One: The anti-spam systems work because they are based on content of emails and ...

edanm · on Aug 28, 2011

Fyi - On HN, after a message is posted, there's a delay before anyone can reply. The farther "down" the message is, the longer the delay. The logic is that this delay will prevent uninteresting back-and-forth flamewars. I'm guessing that's the HN feature you were talking about.

yuvadam · on Aug 28, 2011

One makes lots of sense. Two makes none.

By analogy: "the logic for encrypted two-way communication (e.g. RSA) is public, don't you think that makes it much easier for hackers to intercept your credit card details?".

Enough has been said about security - or spam filtering in this case - by obscurity.

billswift · on Aug 28, 2011

You are drawing an invalid analogy between cryptography and filtering. The only reason cryptography works with open algorithms is that the keys can be kept secret. To a very large extent in filtering the specific algorithms are as analogous to cryptographic keys as they are to the other parts of crypto-systems. That is, filtering algorithms are like very primitive cryptography where there was no separation between the system and the keys.

ehsanu1 · on Aug 28, 2011

If you can propose a spam-filtering algorithm which would not be circumvented if its exact implementation were known, I'd seriously love to hear it. That would basically be a magic bullet for all spam.

dredmorbius · on Aug 28, 2011

Spam filtering is a wicked problem. The solutions are contextual, and there's no one single tool that will slay the dragon.

That said, a great many anti-spam solutions work by well-known and publicly available methods. DKIM (header signing) actually utilizes PKI. DNSBLs are publicly queryable (in some cases the zonefiles may be downloaded), Bayesian and rules-based filters are also generally available.

The real challenges are:

1. Spam is cheap. Spam mail outnumbers ham (non-spam mail) by 100:1 or better. There's a lot of it.

2. Distinguishing spam from ham is contextual, and people's contexts differ.

3. False positives are expensive. Wrongly classifying ham as spam carries far worse consequences than wrongly classifying spam as ham (false negatives). Filters must skew to permissive.

4. There's little central agreement on methods, there are many old systems in existence. We've seen a few small advances (DKIM, SPF) in the past decade, but brute-force content filtering is still required.

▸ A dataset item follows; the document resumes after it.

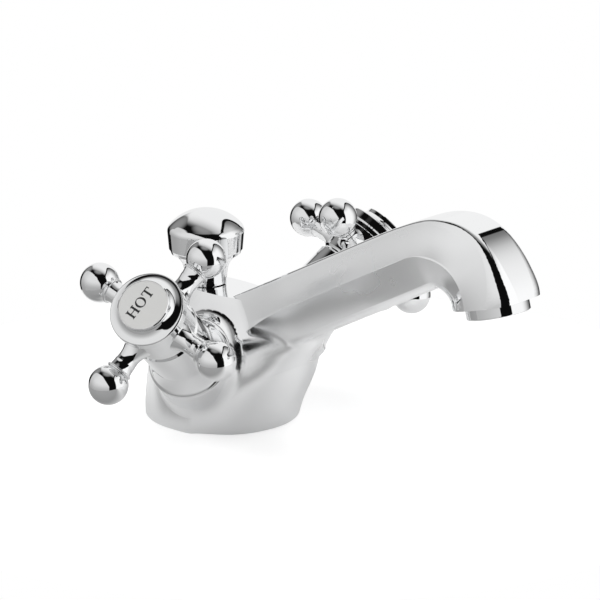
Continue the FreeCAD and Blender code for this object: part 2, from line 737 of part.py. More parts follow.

5. Even well-established strong verification tools are too technically advanced for the vast majority of the userbase, and/or are unappealing to others. PGP MIME-encoded email signatures (strong cryptographic identity verification) dates to 1991, fer crissakes! Getting even corporate-supported users to employ this properly is at best difficult (though it's becoming ever so slightly more common largely due to compliance requirements). For others, repudiability is important.

6. It's an arms race. Spammers change methods (many based on automated tools assuring rapid widespread adoption of new methods) based on new anti-spam methods.

7. Client and server (MUA/MTA) support for tools which would facilitate whitelisting of users and mail peers is difficult. Centralizing mail gateways can complicate the issue if those core gateways emit proportionately high levels of spam (I see or have seen middlin' amounts of spam from Hotmail, Yahoo, GMail, AOL, and other large email service providers, though generally they're pretty good).

That said: whitelisting, reputation systems (sender, server, DKIM, SPF), authentication (DKIM, PGP), contextual (Bayesian), and rules-based (e.g.: SpamAssassin) properly used do make the situation tenable. But this requires extensive support largely for the administrator of an email gateway. End-users may be forgiven for thinking spam is a "solved problem", though at their level it largely is.

What ultimately will solve the email spam problem will be for email to be superseded by another communications channel (SMS, weblogs, social sites, etc.) to the extent that spammers focus their energies there. It's an economic problem, and if the economics fail to support spamming, the (smart) spammers will move elsewhere.